■ **Data excerpt**
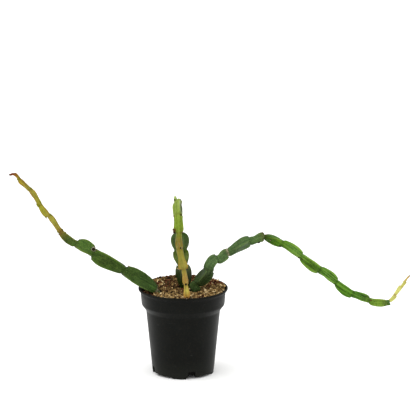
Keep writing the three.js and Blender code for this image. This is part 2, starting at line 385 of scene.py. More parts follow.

# %% [markdown]
# ## The skin of a stem
# One ring is laid at the first place and extruded from place to place. Each new ring is moved
# onto the section that belongs there. Rings lie closer together near the joints, where the
# wings swell fast and a crease runs round the stem. Numbers are kept at every point for the
# finish: how far along the piece it is, how near a wing's edge, how near a joint and how near
# an old scar. A fifth number keeps patches of painted shade and painted highlight: some flanks
# are painted darker, as if turned from the light, or paler, as if lit. The grain is where the
# point would be if the stem were a straight, even rod, so fine lines follow its bends and run
# together at the joints.

# %% Rings along a stem
STATIONS = 20
DOME_STEPS = [math.radians(a) for a in (80, 55, 28)]
KNOT_LENGTH = 1.3
SCAR_LENGTH = 1.1
CREASE = 0.13
CREASE_LENGTH = 0.8
WOBBLE = 0.24
WOBBLE_LENGTH = 6.0
GRAIN_RADIUS = 4


def next_ring(shape, ring):
    """Extrudes a closed ring of points and gives back the new ring in the same order."""
    edges = [shape.edges.get((ring[i - 1], ring[i])) for i in range(len(ring))]
    grown = bmesh.ops.extrude_edge_only(shape, edges=edges)["geom"]
    fresh = {part for part in grown if isinstance(part, bmesh.types.BMVert)}
    return [next(e.other_vert(v) for e in v.link_edges if e.other_vert(v) in fresh) for v in ring]


def places_along(first, last, domes):
    """Each ring's link, place along it, size and shift: a dome, the links, and a dome again."""
    rows = []
    for angle in DOME_STEPS:
        rows.append((first, 0, math.cos(angle), -math.sin(angle) * domes[0]))
    for link in range(first, last):
        for i in range(STATIONS):
            rows.append((link, (1 - math.cos(math.pi * i / STATIONS)) / 2, 1, 0))
    rows.append((last - 1, 1, 1, 0))
    for angle in reversed(DOME_STEPS):
        rows.append((last - 1, 1, math.cos(angle), math.sin(angle) * domes[1]))
    return rows


def frame_across(stem, link, along):
    """The middle of a ring, the way the stem runs, and the two ways across it."""
    run = direction(stem, link, along)
    across = (stem["datum"] - run * stem["datum"].dot(run)).normalized()
    return middle(stem, link, along), run, across, run.cross(across)


def close_end(shape, ring, centre):
    """Draws a ring together into one point."""
    tip = next_ring(shape, ring)
    bmesh.ops.pointmerge(shape, verts=tip, merge_co=centre)


# %% A stem's skin
def near_joint(distance, length):
    """1 at a joint, falling smoothly to 0 over a length."""
    return math.exp(-((distance / length) ** 2))


def painted_light_tone(patches, link, along, k):
    """How much painted highlight, or painted shade if negative, a spot gets: along the link and round the
    ring.
    """
    tone = 0
    for on_link, start, end, middle_k, width, amount in patches:
        if on_link == link and start < along < end:
            round_ring = (k - middle_k + 3) % WING_DIRECTIONS - 3
            fade = math.sin(math.pi * (along - start) / (end - start)) ** 0.5
            tone += amount * fade * near_joint(round_ring, width)
    return tone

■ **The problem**
Make an exact copy of the material above.

■ **Response to the task**
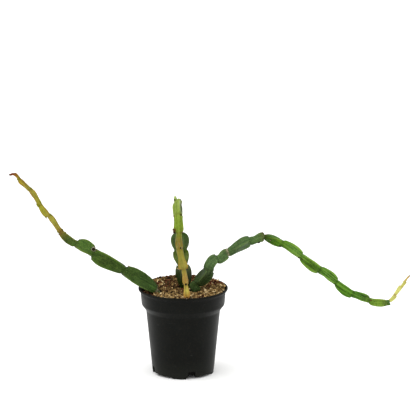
Keep writing the three.js and Blender code for this image. This is part 2, starting at line 385 of scene.py. More parts follow.

# %% [markdown]
# ## The skin of a stem
# One ring is laid at the first place and extruded from place to place. Each new ring is moved
# onto the section that belongs there. Rings lie closer together near the joints, where the
# wings swell fast and a crease runs round the stem. Numbers are kept at every point for the
# finish: how far along the piece it is, how near a wing's edge, how near a joint and how near
# an old scar. A fifth number keeps patches of painted shade and painted highlight: some flanks
# are painted darker, as if turned from the light, or paler, as if lit. The grain is where the
# point would be if the stem were a straight, even rod, so fine lines follow its bends and run
# together at the joints.

# %% Rings along a stem
STATIONS = 20
DOME_STEPS = [math.radians(a) for a in (80, 55, 28)]
KNOT_LENGTH = 1.3
SCAR_LENGTH = 1.1
CREASE = 0.13
CREASE_LENGTH = 0.8
WOBBLE = 0.24
WOBBLE_LENGTH = 6.0
GRAIN_RADIUS = 4


def next_ring(shape, ring):
    """Extrudes a closed ring of points and gives back the new ring in the same order."""
    edges = [shape.edges.get((ring[i - 1], ring[i])) for i in range(len(ring))]
    grown = bmesh.ops.extrude_edge_only(shape, edges=edges)["geom"]
    fresh = {part for part in grown if isinstance(part, bmesh.types.BMVert)}
    return [next(e.other_vert(v) for e in v.link_edges if e.other_vert(v) in fresh) for v in ring]


def places_along(first, last, domes):
    """Each ring's link, place along it, size and shift: a dome, the links, and a dome again."""
    rows = []
    for angle in DOME_STEPS:
        rows.append((first, 0, math.cos(angle), -math.sin(angle) * domes[0]))
    for link in range(first, last):
        for i in range(STATIONS):
            rows.append((link, (1 - math.cos(math.pi * i / STATIONS)) / 2, 1, 0))
    rows.append((last - 1, 1, 1, 0))
    for angle in reversed(DOME_STEPS):
        rows.append((last - 1, 1, math.cos(angle), math.sin(angle) * domes[1]))
    return rows


def frame_across(stem, link, along):
    """The middle of a ring, the way the stem runs, and the two ways across it."""
    run = direction(stem, link, along)
    across = (stem["datum"] - run * stem["datum"].dot(run)).normalized()
    return middle(stem, link, along), run, across, run.cross(across)


def close_end(shape, ring, centre):
    """Draws a ring together into one point."""
    tip = next_ring(shape, ring)
    bmesh.ops.pointmerge(shape, verts=tip, merge_co=centre)


# %% A stem's skin
def near_joint(distance, length):
    """1 at a joint, falling smoothly to 0 over a length."""
    return math.exp(-((distance / length) ** 2))


def painted_light_tone(patches, link, along, k):
    """How much painted highlight, or painted shade if negative, a spot gets: along the link and round the
    ring.
    """
    tone = 0
    for on_link, start, end, middle_k, width, amount in patches:
        if on_link == link and start < along < end:
            round_ring = (k - middle_k + 3) % WING_DIRECTIONS - 3
            fade = math.sin(math.pi * (along - start) / (end - start)) ** 0.5
            tone += amount * fade * near_joint(round_ring, width)
    return tone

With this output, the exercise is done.